**Information supplied:**
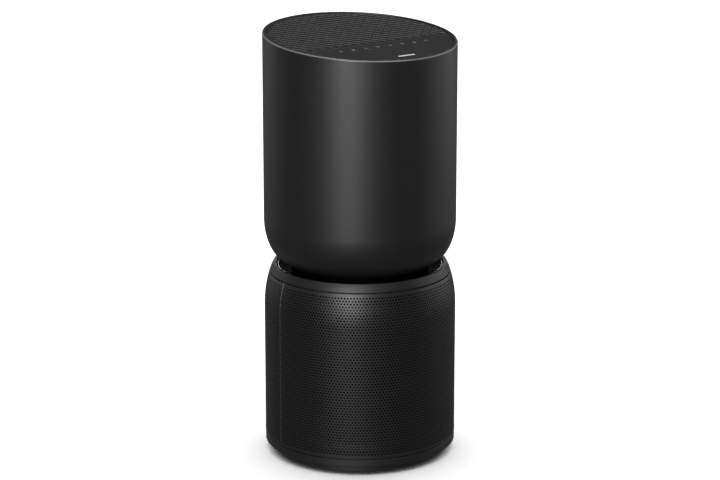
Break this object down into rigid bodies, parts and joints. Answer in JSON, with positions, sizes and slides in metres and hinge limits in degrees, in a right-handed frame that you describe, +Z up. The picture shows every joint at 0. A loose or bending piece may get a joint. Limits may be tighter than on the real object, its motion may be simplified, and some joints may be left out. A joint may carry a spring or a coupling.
{
  "type": "air purifier",
  "caption": "Tower air purifier: perforated round filter housing with a pull-off rear cover, a smooth fan drum above it, and a slanted top with outlet grille and touch keys.",
  "frame": {"origin": "centre of the foot, on the surface that it stands on", "axes": "+Z up along the drums' axis; the touch keys and the low edge of the slanted top are at the front, -Y; the power inlet and the pull-off cover face the rear, +Y"},
  "size_m": [0.22, 0.22, 0.4936],
  "materials": {
    "shell_plastic": "fine matte, moulded",
    "cage_plastic": "fine matte, perforated",
    "ring_plastic": "satin, moulded",
    "grille_plastic": "fine matte, moulded lattice",
    "panel_plastic": "smooth matte",
    "icon_window": "translucent pale windows",
    "light_guide": "smoked, clear and glossy",
    "structure_plastic": "plain moulded",
    "fan_plastic": "plain moulded",
    "inlet_plastic": "hard black",
    "rubber": "matte rubber",
    "foam": "soft closed-cell foam",
    "steel": "zinc plated",
    "shaft_steel": "ground",
    "contact_brass": "nickel plated brass",
    "copper_winding": "enamelled copper",
    "magnet": "nickel plated magnet",
    "motor_can": "cast",
    "circuit_board": "solder mask",
    "sensor_case": "plain moulded",
    "filter_cap": "plain moulded",
    "filter_paper": "pleated glass fibre paper",
    "carbon": "carbon granules",
    "net": "woven nylon net",
    "ribbon": "woven ribbon"
  },
  "bodies": {
    "housing": {"rubber_foot": "rubber", "foot_plinth": "ring_plastic", "base_ring": "ring_plastic", "bay_floor": "structure_plastic", "base_screws": "steel", "power_inlet": "inlet_plastic", "inlet_pins": "contact_brass", "power_board": "circuit_board", "filter_rails": "structure_plastic", "pillars": "structure_plastic", "pillar_screws": "steel", "front_grille": "cage_plastic", "grille_clips": "structure_plastic", "strike_plates": "steel", "fan_deck": "structure_plastic", "dust_sensor": "sensor_case", "shoulder_ring": "ring_plastic", "light_ring": "light_guide", "led_board": "circuit_board", "neck_collar": "structure_plastic", "neck_screws": "steel", "inlet_guard": "structure_plastic", "bellmouth": "fan_plastic", "fan_casing": "structure_plastic", "motor_stator": "copper_winding", "motor_bearings": "shaft_steel", "motor_housing": "motor_can", "motor_board": "circuit_board", "motor_dampers": "rubber", "motor_screws": "steel", "diffuser": "fan_plastic", "hub_cap": "fan_plastic", "outlet_duct": "structure_plastic", "upper_shell": "shell_plastic", "top_frame": "structure_plastic", "frame_screws": "steel", "top_grille": "grille_plastic", "control_panel": "panel_plastic", "touch_icons": "icon_window", "touch_board": "circuit_board", "control_board": "circuit_board"},
    "rear_cover_half": {"rear_cover": "cage_plastic", "cover_magnets": "magnet"},
    "filter_cartridge": {"filter_bottom_cap": "filter_cap", "filter_top_cap": "filter_cap", "filter_gasket": "foam", "inner_cage": "filter_cap", "carbon_layer": "carbon", "pleated_media": "filter_paper", "prefilter_net": "net", "filter_pull_tab": "ribbon"},
    "fan_rotor": {"impeller": "fan_plastic", "impeller_nut": "steel", "motor_shaft": "shaft_steel", "motor_rotor": "magnet"}
  },
  "joints": [
    {"name": "cover_pull", "type": "slide", "parent": "housing", "child": "rear_cover_half", "axis": [0, 1, 0], "range_m": [0, 0.3]},
    {"name": "filter_pull", "type": "slide", "parent": "housing", "child": "filter_cartridge", "axis": [0, 1, 0], "range_m": [0, 0.19]},
    {"name": "fan_spin", "type": "hinge", "parent": "housing", "child": "fan_rotor", "pos_m": [0, 0, 0.3], "axis": [0, 0, 1], "continuous": true}
  ],
  "couplings": [
    {"joint": "filter_pull", "follows": "cover_pull", "ratio": 0.6333}
  ]
}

**Do this:** Extract all of the data shown above without alteration.

**Complete output:**
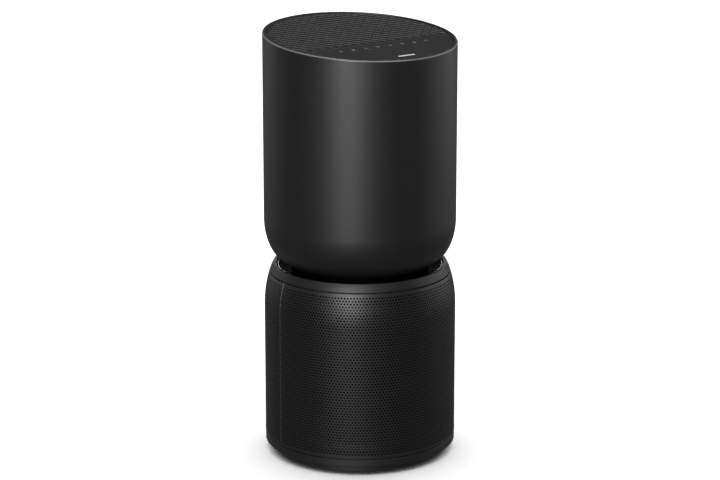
Break this object down into rigid bodies, parts and joints. Answer in JSON, with positions, sizes and slides in metres and hinge limits in degrees, in a right-handed frame that you describe, +Z up. The picture shows every joint at 0. A loose or bending piece may get a joint. Limits may be tighter than on the real object, its motion may be simplified, and some joints may be left out. A joint may carry a spring or a coupling.
{
  "type": "air purifier",
  "caption": "Tower air purifier: perforated round filter housing with a pull-off rear cover, a smooth fan drum above it, and a slanted top with outlet grille and touch keys.",
  "frame": {"origin": "centre of the foot, on the surface that it stands on", "axes": "+Z up along the drums' axis; the touch keys and the low edge of the slanted top are at the front, -Y; the power inlet and the pull-off cover face the rear, +Y"},
  "size_m": [0.22, 0.22, 0.4936],
  "materials": {
    "shell_plastic": "fine matte, moulded",
    "cage_plastic": "fine matte, perforated",
    "ring_plastic": "satin, moulded",
    "grille_plastic": "fine matte, moulded lattice",
    "panel_plastic": "smooth matte",
    "icon_window": "translucent pale windows",
    "light_guide": "smoked, clear and glossy",
    "structure_plastic": "plain moulded",
    "fan_plastic": "plain moulded",
    "inlet_plastic": "hard black",
    "rubber": "matte rubber",
    "foam": "soft closed-cell foam",
    "steel": "zinc plated",
    "shaft_steel": "ground",
    "contact_brass": "nickel plated brass",
    "copper_winding": "enamelled copper",
    "magnet": "nickel plated magnet",
    "motor_can": "cast",
    "circuit_board": "solder mask",
    "sensor_case": "plain moulded",
    "filter_cap": "plain moulded",
    "filter_paper": "pleated glass fibre paper",
    "carbon": "carbon granules",
    "net": "woven nylon net",
    "ribbon": "woven ribbon"
  },
  "bodies": {
    "housing": {"rubber_foot": "rubber", "foot_plinth": "ring_plastic", "base_ring": "ring_plastic", "bay_floor": "structure_plastic", "base_screws": "steel", "power_inlet": "inlet_plastic", "inlet_pins": "contact_brass", "power_board": "circuit_board", "filter_rails": "structure_plastic", "pillars": "structure_plastic", "pillar_screws": "steel", "front_grille": "cage_plastic", "grille_clips": "structure_plastic", "strike_plates": "steel", "fan_deck": "structure_plastic", "dust_sensor": "sensor_case", "shoulder_ring": "ring_plastic", "light_ring": "light_guide", "led_board": "circuit_board", "neck_collar": "structure_plastic", "neck_screws": "steel", "inlet_guard": "structure_plastic", "bellmouth": "fan_plastic", "fan_casing": "structure_plastic", "motor_stator": "copper_winding", "motor_bearings": "shaft_steel", "motor_housing": "motor_can", "motor_board": "circuit_board", "motor_dampers": "rubber", "motor_screws": "steel", "diffuser": "fan_plastic", "hub_cap": "fan_plastic", "outlet_duct": "structure_plastic", "upper_shell": "shell_plastic", "top_frame": "structure_plastic", "frame_screws": "steel", "top_grille": "grille_plastic", "control_panel": "panel_plastic", "touch_icons": "icon_window", "touch_board": "circuit_board", "control_board": "circuit_board"},
    "rear_cover_half": {"rear_cover": "cage_plastic", "cover_magnets": "magnet"},
    "filter_cartridge": {"filter_bottom_cap": "filter_cap", "filter_top_cap": "filter_cap", "filter_gasket": "foam", "inner_cage": "filter_cap", "carbon_layer": "carbon", "pleated_media": "filter_paper", "prefilter_net": "net", "filter_pull_tab": "ribbon"},
    "fan_rotor": {"impeller": "fan_plastic", "impeller_nut": "steel", "motor_shaft": "shaft_steel", "motor_rotor": "magnet"}
  },
  "joints": [
    {"name": "cover_pull", "type": "slide", "parent": "housing", "child": "rear_cover_half", "axis": [0, 1, 0], "range_m": [0, 0.3]},
    {"name": "filter_pull", "type": "slide", "parent": "housing", "child": "filter_cartridge", "axis": [0, 1, 0], "range_m": [0, 0.19]},
    {"name": "fan_spin", "type": "hinge", "parent": "housing", "child": "fan_rotor", "pos_m": [0, 0, 0.3], "axis": [0, 0, 1], "continuous": true}
  ],
  "couplings": [
    {"joint": "filter_pull", "follows": "cover_pull", "ratio": 0.6333}
  ]
}